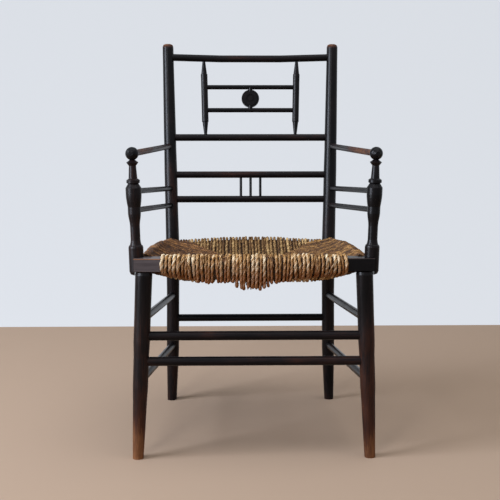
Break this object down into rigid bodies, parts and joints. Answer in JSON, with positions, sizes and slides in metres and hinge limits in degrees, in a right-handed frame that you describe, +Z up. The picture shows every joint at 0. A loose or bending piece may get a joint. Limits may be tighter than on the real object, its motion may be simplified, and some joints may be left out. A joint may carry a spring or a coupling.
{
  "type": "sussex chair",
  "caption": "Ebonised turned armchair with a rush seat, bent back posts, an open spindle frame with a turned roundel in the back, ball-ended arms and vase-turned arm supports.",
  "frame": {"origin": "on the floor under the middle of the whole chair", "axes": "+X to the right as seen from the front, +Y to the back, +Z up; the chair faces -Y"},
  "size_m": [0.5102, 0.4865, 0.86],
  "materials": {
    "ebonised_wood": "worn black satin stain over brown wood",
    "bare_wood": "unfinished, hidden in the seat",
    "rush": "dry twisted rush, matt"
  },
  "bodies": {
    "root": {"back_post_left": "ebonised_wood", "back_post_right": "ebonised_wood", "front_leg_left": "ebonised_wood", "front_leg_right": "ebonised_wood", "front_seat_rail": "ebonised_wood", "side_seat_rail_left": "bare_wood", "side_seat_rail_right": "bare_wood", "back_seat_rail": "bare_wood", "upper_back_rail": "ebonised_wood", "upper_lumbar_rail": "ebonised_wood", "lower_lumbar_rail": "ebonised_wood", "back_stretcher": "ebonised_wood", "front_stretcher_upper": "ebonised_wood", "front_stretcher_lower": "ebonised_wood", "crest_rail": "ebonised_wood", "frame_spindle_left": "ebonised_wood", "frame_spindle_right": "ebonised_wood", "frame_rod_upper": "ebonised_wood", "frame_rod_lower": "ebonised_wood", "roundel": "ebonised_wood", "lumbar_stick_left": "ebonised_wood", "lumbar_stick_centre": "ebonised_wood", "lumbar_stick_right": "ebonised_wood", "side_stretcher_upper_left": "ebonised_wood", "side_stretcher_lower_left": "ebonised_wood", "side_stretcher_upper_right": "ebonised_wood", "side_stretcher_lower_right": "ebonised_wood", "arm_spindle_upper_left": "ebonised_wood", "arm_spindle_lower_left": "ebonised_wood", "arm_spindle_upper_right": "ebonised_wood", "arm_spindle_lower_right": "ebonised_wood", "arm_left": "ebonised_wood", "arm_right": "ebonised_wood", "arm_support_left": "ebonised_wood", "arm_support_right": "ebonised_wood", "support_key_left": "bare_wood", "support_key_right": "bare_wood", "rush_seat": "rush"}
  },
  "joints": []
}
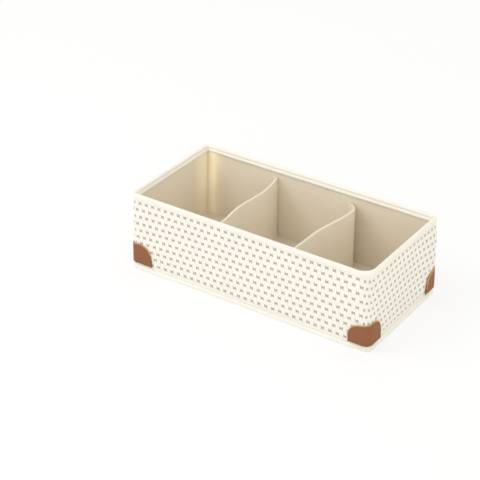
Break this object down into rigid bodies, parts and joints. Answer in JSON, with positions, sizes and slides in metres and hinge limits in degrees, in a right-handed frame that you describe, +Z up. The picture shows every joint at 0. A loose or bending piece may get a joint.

▶ WHAT IS REQUIRED: Copy each record from above without leaving any out.

▶ ANSWER TO THIS EXERCISE:
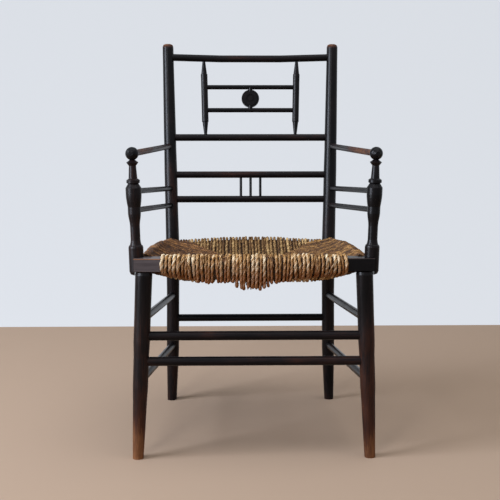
Break this object down into rigid bodies, parts and joints. Answer in JSON, with positions, sizes and slides in metres and hinge limits in degrees, in a right-handed frame that you describe, +Z up. The picture shows every joint at 0. A loose or bending piece may get a joint. Limits may be tighter than on the real object, its motion may be simplified, and some joints may be left out. A joint may carry a spring or a coupling.
{
  "type": "sussex chair",
  "caption": "Ebonised turned armchair with a rush seat, bent back posts, an open spindle frame with a turned roundel in the back, ball-ended arms and vase-turned arm supports.",
  "frame": {"origin": "on the floor under the middle of the whole chair", "axes": "+X to the right as seen from the front, +Y to the back, +Z up; the chair faces -Y"},
  "size_m": [0.5102, 0.4865, 0.86],
  "materials": {
    "ebonised_wood": "worn black satin stain over brown wood",
    "bare_wood": "unfinished, hidden in the seat",
    "rush": "dry twisted rush, matt"
  },
  "bodies": {
    "root": {"back_post_left": "ebonised_wood", "back_post_right": "ebonised_wood", "front_leg_left": "ebonised_wood", "front_leg_right": "ebonised_wood", "front_seat_rail": "ebonised_wood", "side_seat_rail_left": "bare_wood", "side_seat_rail_right": "bare_wood", "back_seat_rail": "bare_wood", "upper_back_rail": "ebonised_wood", "upper_lumbar_rail": "ebonised_wood", "lower_lumbar_rail": "ebonised_wood", "back_stretcher": "ebonised_wood", "front_stretcher_upper": "ebonised_wood", "front_stretcher_lower": "ebonised_wood", "crest_rail": "ebonised_wood", "frame_spindle_left": "ebonised_wood", "frame_spindle_right": "ebonised_wood", "frame_rod_upper": "ebonised_wood", "frame_rod_lower": "ebonised_wood", "roundel": "ebonised_wood", "lumbar_stick_left": "ebonised_wood", "lumbar_stick_centre": "ebonised_wood", "lumbar_stick_right": "ebonised_wood", "side_stretcher_upper_left": "ebonised_wood", "side_stretcher_lower_left": "ebonised_wood", "side_stretcher_upper_right": "ebonised_wood", "side_stretcher_lower_right": "ebonised_wood", "arm_spindle_upper_left": "ebonised_wood", "arm_spindle_lower_left": "ebonised_wood", "arm_spindle_upper_right": "ebonised_wood", "arm_spindle_lower_right": "ebonised_wood", "arm_left": "ebonised_wood", "arm_right": "ebonised_wood", "arm_support_left": "ebonised_wood", "arm_support_right": "ebonised_wood", "support_key_left": "bare_wood", "support_key_right": "bare_wood", "rush_seat": "rush"}
  },
  "joints": []
}
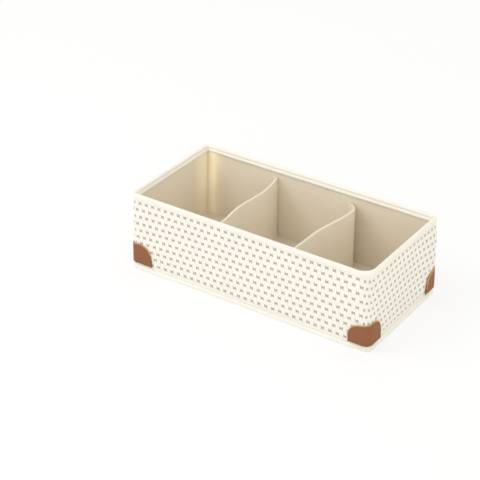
Break this object down into rigid bodies, parts and joints. Answer in JSON, with positions, sizes and slides in metres and hinge limits in degrees, in a right-handed frame that you describe, +Z up. The picture shows every joint at 0. A loose or bending piece may get a joint.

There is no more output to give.